PROBLEM REQUIREMENTS => Please quote every line word for word.

RECORDS FOR PROCESSING =>
— Begin —

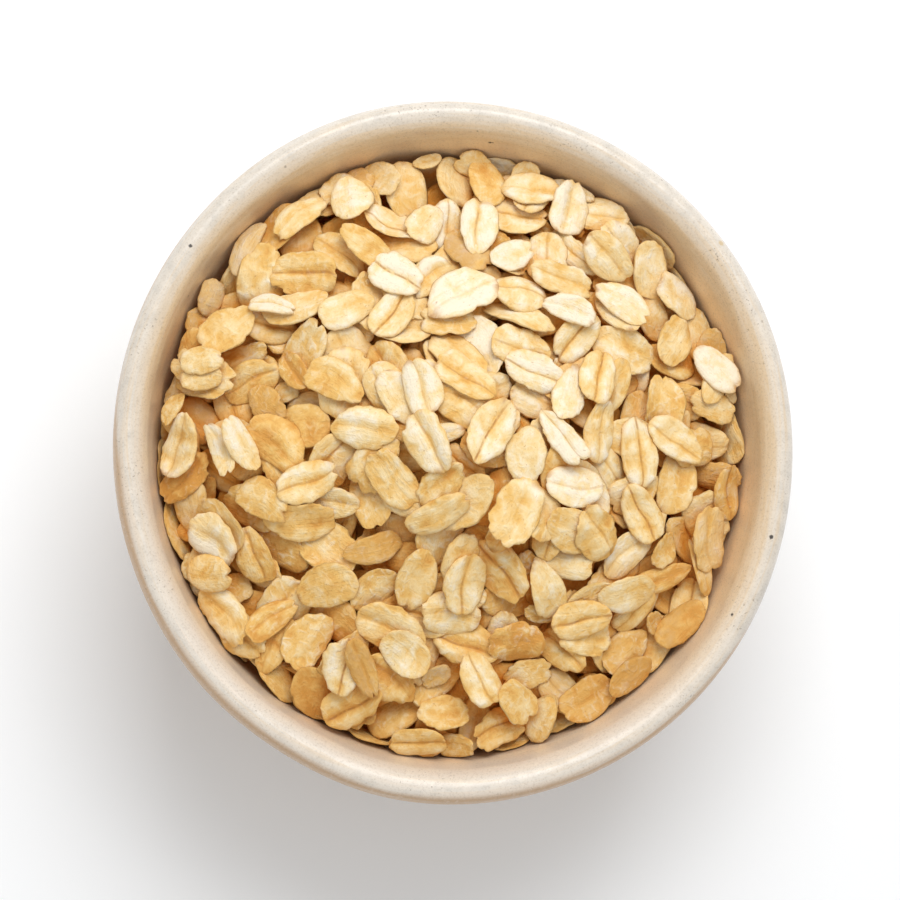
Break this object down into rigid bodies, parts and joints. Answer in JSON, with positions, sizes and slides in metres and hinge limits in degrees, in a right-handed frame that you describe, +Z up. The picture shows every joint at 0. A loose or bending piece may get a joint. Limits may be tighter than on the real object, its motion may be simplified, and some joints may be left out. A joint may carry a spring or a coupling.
{
  "type": "bowl of rolled oats",
  "caption": "Small hand-thrown stoneware bowl with a broad rounded lip, heaped above its rim with dry rolled oats.",
  "frame": {"origin": "middle of the foot ring, on the surface the bowl stands on", "axes": "+Z is up; +Y is along the longer way of the slightly oval rim, +X along the shorter"},
  "size_m": [0.123, 0.127, 0.0653],
  "materials": {
    "bowl_glaze": "satin",
    "oat_flakes": "matte"
  },
  "bodies": {
    "root": {"bowl": "bowl_glaze", "oats": "oat_flakes"}
  },
  "joints": []
}
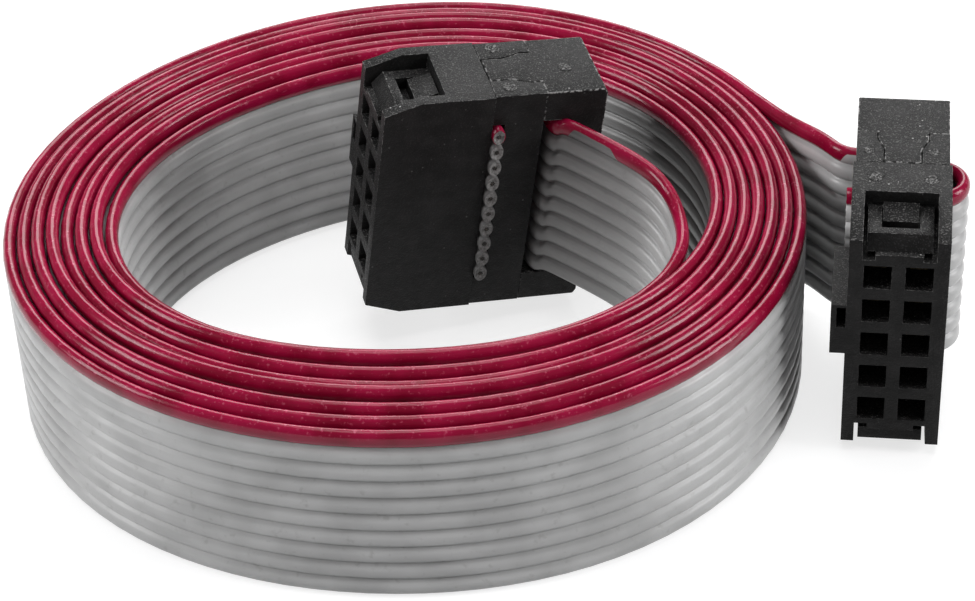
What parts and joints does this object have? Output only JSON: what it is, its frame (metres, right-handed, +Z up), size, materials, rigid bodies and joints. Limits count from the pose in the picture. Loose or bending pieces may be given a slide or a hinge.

— End —

RESPONSE =>
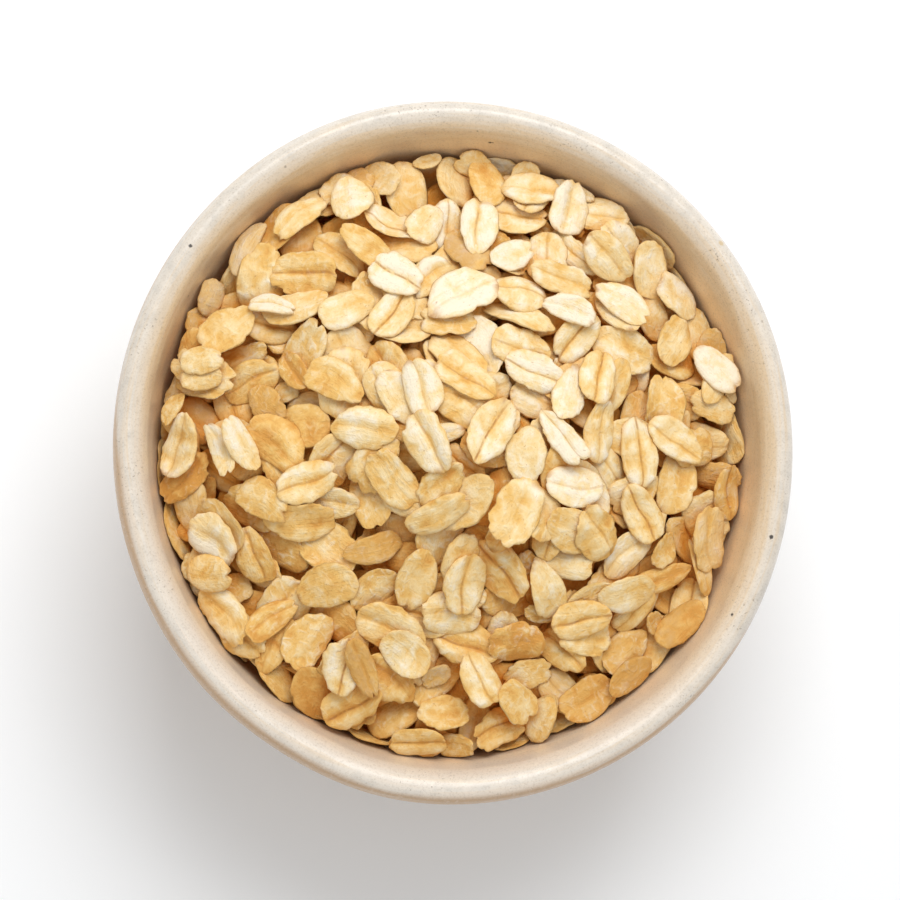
Break this object down into rigid bodies, parts and joints. Answer in JSON, with positions, sizes and slides in metres and hinge limits in degrees, in a right-handed frame that you describe, +Z up. The picture shows every joint at 0. A loose or bending piece may get a joint. Limits may be tighter than on the real object, its motion may be simplified, and some joints may be left out. A joint may carry a spring or a coupling.
{
  "type": "bowl of rolled oats",
  "caption": "Small hand-thrown stoneware bowl with a broad rounded lip, heaped above its rim with dry rolled oats.",
  "frame": {"origin": "middle of the foot ring, on the surface the bowl stands on", "axes": "+Z is up; +Y is along the longer way of the slightly oval rim, +X along the shorter"},
  "size_m": [0.123, 0.127, 0.0653],
  "materials": {
    "bowl_glaze": "satin",
    "oat_flakes": "matte"
  },
  "bodies": {
    "root": {"bowl": "bowl_glaze", "oats": "oat_flakes"}
  },
  "joints": []
}
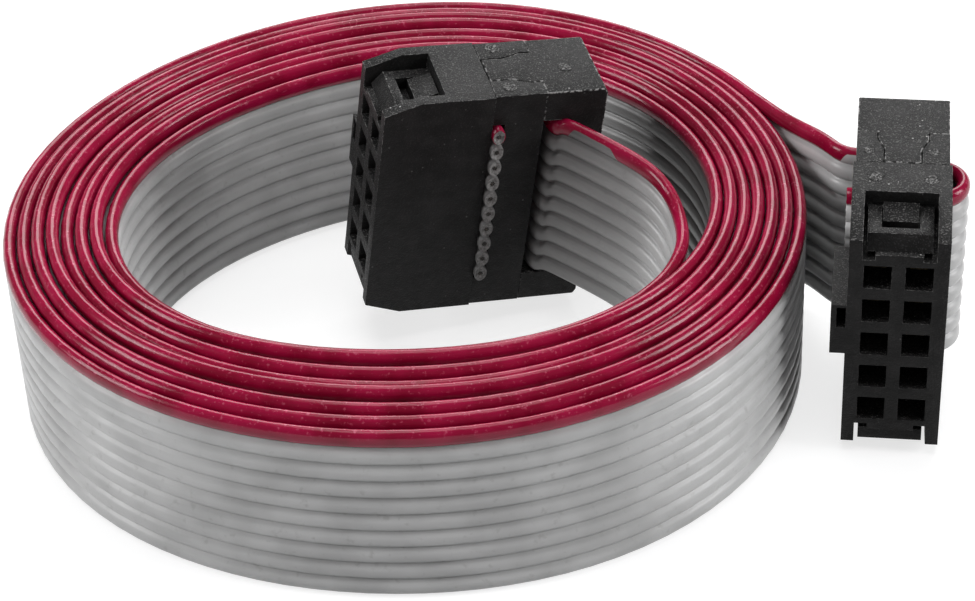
What parts and joints does this object have? Output only JSON: what it is, its frame (metres, right-handed, +Z up), size, materials, rigid bodies and joints. Limits count from the pose in the picture. Loose or bending pieces may be given a slide or a hinge.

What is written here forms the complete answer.